Given instruction -
Among the entries below, extract exactly the lines that run from the one with "for leftover in" through the one with "obj.parent = None", both ends included.

Records to process -
───

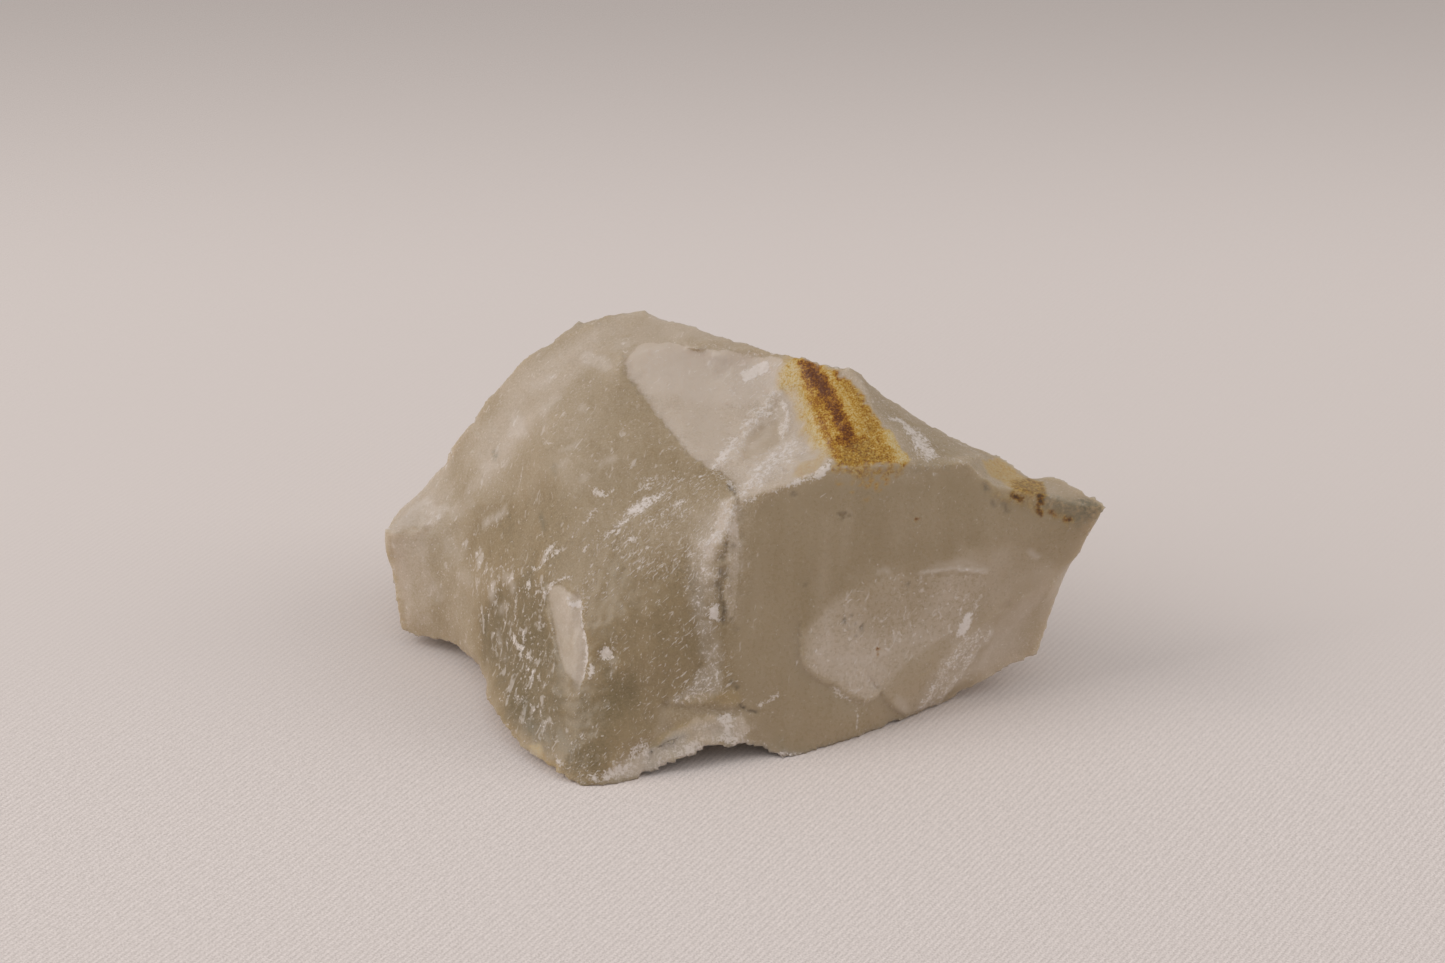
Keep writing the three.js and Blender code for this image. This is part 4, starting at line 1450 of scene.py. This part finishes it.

───

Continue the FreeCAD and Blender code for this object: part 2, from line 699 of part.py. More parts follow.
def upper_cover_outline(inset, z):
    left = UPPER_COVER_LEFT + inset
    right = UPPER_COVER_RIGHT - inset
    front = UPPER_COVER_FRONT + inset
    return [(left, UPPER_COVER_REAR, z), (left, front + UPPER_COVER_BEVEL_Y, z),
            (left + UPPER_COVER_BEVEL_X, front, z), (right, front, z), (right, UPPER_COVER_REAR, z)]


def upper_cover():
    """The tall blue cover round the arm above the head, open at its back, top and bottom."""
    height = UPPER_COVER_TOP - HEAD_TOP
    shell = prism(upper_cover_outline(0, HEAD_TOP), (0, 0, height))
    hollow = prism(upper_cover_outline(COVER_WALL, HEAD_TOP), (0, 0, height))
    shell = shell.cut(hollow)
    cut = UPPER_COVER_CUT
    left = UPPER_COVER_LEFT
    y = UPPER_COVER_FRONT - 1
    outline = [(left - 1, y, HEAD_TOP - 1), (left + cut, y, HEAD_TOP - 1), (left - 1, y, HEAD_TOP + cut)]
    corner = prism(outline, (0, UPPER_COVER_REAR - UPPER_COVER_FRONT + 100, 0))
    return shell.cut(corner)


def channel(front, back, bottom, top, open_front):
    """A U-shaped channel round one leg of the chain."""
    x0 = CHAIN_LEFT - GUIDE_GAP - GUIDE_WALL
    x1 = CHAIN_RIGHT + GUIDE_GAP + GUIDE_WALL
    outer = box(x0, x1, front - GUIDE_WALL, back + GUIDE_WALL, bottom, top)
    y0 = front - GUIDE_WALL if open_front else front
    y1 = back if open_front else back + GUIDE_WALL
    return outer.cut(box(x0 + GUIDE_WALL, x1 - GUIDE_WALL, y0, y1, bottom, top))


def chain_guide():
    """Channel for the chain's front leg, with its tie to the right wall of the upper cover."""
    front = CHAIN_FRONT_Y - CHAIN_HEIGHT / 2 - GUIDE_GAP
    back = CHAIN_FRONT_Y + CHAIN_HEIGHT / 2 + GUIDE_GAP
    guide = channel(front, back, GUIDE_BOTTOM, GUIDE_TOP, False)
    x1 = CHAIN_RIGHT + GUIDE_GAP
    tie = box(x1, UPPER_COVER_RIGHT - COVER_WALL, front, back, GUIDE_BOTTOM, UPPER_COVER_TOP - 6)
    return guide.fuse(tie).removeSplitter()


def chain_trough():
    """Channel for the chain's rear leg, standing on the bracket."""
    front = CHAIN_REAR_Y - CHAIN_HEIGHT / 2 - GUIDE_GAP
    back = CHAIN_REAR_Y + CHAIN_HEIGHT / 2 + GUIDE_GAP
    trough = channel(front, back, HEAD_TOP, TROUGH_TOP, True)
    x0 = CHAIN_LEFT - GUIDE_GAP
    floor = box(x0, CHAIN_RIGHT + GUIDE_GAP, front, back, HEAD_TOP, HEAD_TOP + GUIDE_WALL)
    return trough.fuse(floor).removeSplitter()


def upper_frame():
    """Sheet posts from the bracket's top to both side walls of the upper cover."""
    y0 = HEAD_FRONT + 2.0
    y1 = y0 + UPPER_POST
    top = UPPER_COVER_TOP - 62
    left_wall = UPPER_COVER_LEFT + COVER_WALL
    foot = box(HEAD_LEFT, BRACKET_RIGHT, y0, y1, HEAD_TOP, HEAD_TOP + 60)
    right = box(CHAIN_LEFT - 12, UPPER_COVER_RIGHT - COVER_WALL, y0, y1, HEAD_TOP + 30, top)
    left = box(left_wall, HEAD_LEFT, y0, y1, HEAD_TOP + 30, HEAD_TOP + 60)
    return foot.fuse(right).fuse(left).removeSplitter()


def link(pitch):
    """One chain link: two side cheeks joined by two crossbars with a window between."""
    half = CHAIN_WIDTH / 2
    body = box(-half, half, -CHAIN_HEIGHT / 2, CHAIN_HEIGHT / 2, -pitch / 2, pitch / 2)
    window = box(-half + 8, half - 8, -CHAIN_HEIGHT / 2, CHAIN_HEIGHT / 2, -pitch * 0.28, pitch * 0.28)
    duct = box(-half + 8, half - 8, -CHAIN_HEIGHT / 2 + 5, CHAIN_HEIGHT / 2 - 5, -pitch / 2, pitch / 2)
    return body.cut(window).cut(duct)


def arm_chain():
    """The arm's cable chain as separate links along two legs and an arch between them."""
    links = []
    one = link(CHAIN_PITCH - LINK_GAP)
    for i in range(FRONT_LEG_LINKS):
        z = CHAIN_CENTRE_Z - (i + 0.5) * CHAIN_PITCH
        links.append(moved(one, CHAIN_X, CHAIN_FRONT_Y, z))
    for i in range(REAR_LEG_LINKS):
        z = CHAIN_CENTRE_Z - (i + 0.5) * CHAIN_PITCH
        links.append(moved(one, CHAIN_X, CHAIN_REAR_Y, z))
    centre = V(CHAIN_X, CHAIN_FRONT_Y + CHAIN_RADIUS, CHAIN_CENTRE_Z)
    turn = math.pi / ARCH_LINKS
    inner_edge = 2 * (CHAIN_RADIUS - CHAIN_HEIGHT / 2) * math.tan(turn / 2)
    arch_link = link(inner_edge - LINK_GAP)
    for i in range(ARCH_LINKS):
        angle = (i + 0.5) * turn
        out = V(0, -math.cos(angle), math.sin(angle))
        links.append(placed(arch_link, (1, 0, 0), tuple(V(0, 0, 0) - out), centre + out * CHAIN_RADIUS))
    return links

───

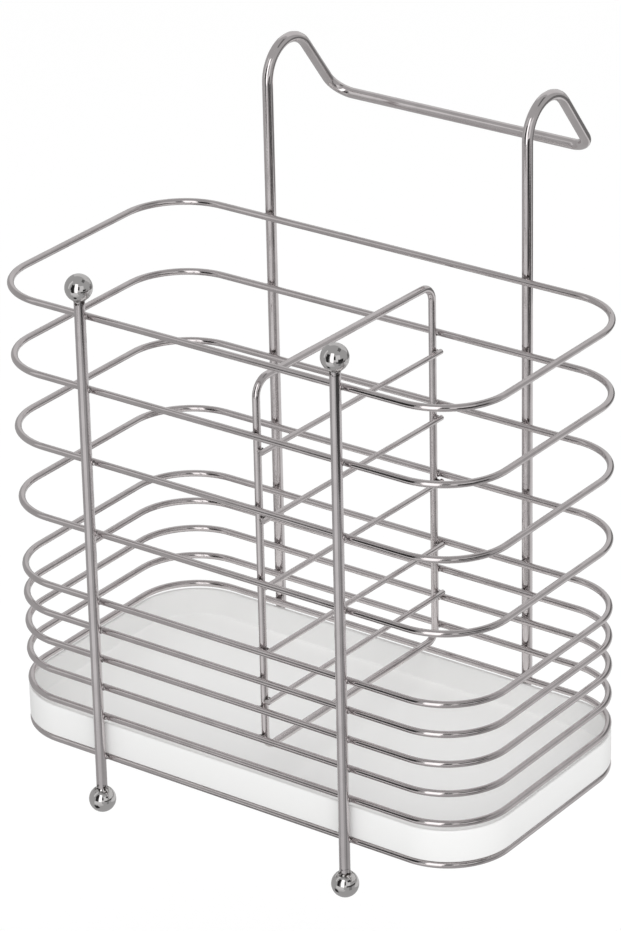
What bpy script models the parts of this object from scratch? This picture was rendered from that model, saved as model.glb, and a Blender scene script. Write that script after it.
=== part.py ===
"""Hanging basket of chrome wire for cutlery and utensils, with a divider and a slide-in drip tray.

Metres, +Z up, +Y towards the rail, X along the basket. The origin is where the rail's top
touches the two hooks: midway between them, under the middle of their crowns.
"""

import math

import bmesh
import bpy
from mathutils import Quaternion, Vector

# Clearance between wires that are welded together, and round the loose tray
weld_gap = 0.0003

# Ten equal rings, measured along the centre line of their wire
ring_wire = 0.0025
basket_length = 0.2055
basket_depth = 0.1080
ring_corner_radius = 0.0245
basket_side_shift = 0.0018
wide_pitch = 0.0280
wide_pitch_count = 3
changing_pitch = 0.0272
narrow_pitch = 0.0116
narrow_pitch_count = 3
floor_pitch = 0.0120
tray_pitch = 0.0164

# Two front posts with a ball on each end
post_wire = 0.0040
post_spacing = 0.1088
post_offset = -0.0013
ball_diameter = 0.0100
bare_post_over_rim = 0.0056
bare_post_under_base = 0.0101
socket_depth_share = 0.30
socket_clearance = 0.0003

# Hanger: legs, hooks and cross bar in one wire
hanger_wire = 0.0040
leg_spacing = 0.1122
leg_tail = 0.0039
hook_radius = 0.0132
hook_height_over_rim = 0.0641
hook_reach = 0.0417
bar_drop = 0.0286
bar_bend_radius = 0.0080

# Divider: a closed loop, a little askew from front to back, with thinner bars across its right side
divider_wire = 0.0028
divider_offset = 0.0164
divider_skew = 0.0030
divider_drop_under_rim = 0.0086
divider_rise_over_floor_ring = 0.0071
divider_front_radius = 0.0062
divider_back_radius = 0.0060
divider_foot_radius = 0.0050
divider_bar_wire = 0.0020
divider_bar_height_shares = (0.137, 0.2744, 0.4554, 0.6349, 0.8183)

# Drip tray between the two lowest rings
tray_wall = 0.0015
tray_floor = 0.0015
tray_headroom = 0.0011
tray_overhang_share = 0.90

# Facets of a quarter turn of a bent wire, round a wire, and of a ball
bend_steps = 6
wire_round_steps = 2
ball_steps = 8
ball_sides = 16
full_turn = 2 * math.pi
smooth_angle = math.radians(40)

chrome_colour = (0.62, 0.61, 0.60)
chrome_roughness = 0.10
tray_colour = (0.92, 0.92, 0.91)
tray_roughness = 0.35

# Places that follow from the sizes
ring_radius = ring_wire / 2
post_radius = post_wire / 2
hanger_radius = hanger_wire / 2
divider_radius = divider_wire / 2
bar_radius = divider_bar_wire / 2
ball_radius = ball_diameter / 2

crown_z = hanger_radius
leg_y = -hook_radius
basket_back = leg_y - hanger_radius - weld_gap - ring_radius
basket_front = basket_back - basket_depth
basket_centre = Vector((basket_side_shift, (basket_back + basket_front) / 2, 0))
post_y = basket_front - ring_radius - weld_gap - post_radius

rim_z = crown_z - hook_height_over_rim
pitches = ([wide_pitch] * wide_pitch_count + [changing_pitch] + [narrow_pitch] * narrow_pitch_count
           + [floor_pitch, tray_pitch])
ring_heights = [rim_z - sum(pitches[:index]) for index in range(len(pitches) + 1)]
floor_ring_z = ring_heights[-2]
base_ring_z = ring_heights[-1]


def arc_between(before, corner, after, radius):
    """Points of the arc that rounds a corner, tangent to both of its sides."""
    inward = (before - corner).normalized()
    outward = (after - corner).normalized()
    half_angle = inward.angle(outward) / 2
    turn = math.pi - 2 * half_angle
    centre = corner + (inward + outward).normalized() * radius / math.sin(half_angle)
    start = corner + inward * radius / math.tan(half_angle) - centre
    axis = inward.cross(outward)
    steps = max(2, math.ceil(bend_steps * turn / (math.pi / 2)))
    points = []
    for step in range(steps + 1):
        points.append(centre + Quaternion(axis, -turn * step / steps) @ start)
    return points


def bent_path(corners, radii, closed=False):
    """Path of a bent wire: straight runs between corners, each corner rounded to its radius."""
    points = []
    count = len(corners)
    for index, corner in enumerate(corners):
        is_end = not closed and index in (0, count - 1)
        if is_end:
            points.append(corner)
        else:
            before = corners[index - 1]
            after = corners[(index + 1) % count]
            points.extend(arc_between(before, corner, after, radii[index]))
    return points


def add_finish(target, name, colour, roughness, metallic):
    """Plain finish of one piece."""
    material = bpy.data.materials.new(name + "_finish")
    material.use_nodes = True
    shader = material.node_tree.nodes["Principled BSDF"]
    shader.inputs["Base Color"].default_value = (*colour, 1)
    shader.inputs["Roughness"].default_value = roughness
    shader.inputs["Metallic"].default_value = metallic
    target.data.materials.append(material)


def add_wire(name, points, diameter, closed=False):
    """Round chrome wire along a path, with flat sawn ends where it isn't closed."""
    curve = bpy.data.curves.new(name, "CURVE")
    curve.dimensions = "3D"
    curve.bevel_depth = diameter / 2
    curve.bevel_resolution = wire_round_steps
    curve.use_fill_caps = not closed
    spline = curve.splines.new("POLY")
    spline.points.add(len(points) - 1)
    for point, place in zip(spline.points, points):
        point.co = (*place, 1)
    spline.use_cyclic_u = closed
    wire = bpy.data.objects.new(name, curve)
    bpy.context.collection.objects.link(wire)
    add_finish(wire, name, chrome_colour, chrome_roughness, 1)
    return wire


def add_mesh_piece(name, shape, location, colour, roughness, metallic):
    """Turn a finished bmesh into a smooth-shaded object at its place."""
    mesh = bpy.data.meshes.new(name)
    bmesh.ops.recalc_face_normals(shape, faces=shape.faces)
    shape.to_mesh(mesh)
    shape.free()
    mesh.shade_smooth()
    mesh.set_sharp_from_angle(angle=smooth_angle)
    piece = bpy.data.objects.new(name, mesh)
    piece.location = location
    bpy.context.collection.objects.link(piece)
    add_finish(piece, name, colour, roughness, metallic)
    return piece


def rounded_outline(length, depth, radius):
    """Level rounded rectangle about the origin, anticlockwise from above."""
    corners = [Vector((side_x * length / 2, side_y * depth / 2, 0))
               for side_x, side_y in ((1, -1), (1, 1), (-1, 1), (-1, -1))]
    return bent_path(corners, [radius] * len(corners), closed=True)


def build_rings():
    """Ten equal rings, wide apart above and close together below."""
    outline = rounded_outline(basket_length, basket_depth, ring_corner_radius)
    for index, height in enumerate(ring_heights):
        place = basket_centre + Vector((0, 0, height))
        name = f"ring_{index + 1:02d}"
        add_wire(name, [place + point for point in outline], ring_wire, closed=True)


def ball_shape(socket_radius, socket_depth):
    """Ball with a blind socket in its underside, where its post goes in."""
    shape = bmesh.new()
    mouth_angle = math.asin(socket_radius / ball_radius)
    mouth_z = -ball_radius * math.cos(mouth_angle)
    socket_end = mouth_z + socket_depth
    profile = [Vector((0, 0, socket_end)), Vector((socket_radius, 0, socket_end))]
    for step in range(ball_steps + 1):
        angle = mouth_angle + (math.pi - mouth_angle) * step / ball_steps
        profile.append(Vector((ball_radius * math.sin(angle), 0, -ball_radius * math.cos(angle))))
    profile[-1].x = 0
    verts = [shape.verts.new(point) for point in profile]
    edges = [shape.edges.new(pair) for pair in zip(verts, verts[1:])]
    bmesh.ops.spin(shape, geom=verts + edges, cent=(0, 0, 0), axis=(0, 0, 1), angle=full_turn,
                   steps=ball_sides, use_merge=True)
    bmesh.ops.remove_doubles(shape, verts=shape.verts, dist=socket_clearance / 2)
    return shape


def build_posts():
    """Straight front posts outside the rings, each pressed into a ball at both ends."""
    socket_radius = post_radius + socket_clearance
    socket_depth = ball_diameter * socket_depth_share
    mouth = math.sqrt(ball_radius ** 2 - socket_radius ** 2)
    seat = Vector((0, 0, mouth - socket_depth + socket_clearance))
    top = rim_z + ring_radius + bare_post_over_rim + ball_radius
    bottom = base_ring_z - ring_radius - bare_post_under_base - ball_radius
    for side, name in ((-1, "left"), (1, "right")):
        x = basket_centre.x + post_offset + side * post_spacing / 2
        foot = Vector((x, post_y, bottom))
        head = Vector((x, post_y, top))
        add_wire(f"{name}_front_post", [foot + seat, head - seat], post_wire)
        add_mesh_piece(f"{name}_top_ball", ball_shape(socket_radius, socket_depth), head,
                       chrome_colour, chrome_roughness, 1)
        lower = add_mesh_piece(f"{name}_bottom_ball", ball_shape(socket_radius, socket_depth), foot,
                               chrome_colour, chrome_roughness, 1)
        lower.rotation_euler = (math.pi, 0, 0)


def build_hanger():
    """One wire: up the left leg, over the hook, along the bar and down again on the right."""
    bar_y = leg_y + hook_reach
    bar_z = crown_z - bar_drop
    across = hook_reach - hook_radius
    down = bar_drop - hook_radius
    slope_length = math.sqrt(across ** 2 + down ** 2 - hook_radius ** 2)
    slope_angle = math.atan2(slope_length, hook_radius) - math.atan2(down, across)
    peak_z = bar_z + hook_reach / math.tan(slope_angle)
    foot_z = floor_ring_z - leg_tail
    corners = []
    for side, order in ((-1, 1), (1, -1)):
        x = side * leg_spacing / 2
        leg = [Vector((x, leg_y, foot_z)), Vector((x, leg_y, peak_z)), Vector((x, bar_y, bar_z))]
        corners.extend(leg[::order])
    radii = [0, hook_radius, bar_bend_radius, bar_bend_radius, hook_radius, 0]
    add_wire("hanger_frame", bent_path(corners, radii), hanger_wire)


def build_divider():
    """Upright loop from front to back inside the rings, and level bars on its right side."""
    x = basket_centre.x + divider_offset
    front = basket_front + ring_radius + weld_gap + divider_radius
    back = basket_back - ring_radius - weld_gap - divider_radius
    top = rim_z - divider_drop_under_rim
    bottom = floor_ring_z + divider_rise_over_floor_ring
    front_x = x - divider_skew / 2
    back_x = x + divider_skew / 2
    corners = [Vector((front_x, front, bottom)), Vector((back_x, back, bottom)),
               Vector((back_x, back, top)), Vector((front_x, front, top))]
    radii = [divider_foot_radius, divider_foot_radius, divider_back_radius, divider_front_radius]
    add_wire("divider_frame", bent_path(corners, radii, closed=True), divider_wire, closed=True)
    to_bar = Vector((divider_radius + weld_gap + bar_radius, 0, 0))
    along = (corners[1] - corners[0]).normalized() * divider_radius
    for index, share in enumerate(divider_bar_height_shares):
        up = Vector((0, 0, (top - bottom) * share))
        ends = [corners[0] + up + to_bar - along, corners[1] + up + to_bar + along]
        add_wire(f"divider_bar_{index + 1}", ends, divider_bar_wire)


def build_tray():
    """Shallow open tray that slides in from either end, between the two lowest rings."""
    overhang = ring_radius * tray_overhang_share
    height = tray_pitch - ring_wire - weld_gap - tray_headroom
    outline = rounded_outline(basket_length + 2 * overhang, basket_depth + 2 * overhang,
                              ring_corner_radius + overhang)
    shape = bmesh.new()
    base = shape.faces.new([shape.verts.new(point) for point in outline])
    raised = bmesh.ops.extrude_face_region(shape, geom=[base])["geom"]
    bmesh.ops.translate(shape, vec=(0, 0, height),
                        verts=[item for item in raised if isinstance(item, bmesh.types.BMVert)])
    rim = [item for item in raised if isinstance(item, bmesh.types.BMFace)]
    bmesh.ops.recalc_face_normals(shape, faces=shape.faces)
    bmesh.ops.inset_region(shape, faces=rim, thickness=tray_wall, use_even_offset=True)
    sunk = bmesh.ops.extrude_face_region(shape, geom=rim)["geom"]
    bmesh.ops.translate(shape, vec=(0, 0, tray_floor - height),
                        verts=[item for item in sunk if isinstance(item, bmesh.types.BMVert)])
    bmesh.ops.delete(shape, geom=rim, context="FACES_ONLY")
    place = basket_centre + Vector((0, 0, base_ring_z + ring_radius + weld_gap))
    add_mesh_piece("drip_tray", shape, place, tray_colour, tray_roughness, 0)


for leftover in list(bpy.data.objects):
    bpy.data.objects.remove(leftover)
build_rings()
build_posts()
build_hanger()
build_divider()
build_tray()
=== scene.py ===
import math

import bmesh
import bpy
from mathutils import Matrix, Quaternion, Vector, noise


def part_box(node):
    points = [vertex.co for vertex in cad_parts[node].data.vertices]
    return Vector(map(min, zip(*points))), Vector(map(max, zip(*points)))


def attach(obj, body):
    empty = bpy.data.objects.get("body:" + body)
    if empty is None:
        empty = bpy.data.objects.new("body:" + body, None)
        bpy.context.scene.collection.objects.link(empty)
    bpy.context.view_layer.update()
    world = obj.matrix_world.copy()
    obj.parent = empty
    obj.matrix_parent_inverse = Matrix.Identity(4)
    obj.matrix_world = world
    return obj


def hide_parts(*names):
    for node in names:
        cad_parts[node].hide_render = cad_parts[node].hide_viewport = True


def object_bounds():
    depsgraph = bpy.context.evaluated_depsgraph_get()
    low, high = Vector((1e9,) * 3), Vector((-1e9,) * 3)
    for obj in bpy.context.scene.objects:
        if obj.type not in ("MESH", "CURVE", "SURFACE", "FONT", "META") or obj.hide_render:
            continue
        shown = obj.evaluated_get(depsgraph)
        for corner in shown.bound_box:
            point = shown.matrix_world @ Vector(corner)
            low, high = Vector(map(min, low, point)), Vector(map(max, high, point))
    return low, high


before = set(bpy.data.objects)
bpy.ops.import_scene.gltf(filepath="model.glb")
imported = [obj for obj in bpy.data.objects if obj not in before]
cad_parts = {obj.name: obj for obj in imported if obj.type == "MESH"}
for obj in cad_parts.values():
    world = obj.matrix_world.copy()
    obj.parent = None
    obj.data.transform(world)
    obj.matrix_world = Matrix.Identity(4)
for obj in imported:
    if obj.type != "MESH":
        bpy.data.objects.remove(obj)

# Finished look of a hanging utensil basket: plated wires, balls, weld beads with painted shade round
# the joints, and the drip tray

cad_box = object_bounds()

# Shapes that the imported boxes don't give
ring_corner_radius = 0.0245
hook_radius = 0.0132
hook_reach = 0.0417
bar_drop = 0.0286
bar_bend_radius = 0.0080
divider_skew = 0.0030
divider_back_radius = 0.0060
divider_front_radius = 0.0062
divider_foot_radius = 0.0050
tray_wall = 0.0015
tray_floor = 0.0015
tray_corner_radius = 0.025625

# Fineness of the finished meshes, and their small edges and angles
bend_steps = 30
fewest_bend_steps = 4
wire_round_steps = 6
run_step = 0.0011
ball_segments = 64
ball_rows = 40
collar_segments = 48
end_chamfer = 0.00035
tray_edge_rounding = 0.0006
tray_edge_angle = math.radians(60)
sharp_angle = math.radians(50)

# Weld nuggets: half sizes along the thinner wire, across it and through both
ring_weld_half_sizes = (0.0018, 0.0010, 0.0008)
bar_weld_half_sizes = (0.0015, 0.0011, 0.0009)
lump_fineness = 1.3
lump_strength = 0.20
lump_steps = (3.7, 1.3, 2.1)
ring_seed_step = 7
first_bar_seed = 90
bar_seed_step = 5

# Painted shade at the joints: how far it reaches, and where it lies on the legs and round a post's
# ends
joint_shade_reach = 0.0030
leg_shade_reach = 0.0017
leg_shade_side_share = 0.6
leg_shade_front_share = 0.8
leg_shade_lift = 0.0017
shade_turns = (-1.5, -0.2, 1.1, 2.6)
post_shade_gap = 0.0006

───

Result of this exercise -
for leftover in list(bpy.data.objects):
    bpy.data.objects.remove(leftover)
build_rings()
build_posts()
build_hanger()
build_divider()
build_tray()
=== scene.py ===
import math

import bmesh
import bpy
from mathutils import Matrix, Quaternion, Vector, noise


def part_box(node):
    points = [vertex.co for vertex in cad_parts[node].data.vertices]
    return Vector(map(min, zip(*points))), Vector(map(max, zip(*points)))


def attach(obj, body):
    empty = bpy.data.objects.get("body:" + body)
    if empty is None:
        empty = bpy.data.objects.new("body:" + body, None)
        bpy.context.scene.collection.objects.link(empty)
    bpy.context.view_layer.update()
    world = obj.matrix_world.copy()
    obj.parent = empty
    obj.matrix_parent_inverse = Matrix.Identity(4)
    obj.matrix_world = world
    return obj


def hide_parts(*names):
    for node in names:
        cad_parts[node].hide_render = cad_parts[node].hide_viewport = True


def object_bounds():
    depsgraph = bpy.context.evaluated_depsgraph_get()
    low, high = Vector((1e9,) * 3), Vector((-1e9,) * 3)
    for obj in bpy.context.scene.objects:
        if obj.type not in ("MESH", "CURVE", "SURFACE", "FONT", "META") or obj.hide_render:
            continue
        shown = obj.evaluated_get(depsgraph)
        for corner in shown.bound_box:
            point = shown.matrix_world @ Vector(corner)
            low, high = Vector(map(min, low, point)), Vector(map(max, high, point))
    return low, high


before = set(bpy.data.objects)
bpy.ops.import_scene.gltf(filepath="model.glb")
imported = [obj for obj in bpy.data.objects if obj not in before]
cad_parts = {obj.name: obj for obj in imported if obj.type == "MESH"}
for obj in cad_parts.values():
    world = obj.matrix_world.copy()
    obj.parent = None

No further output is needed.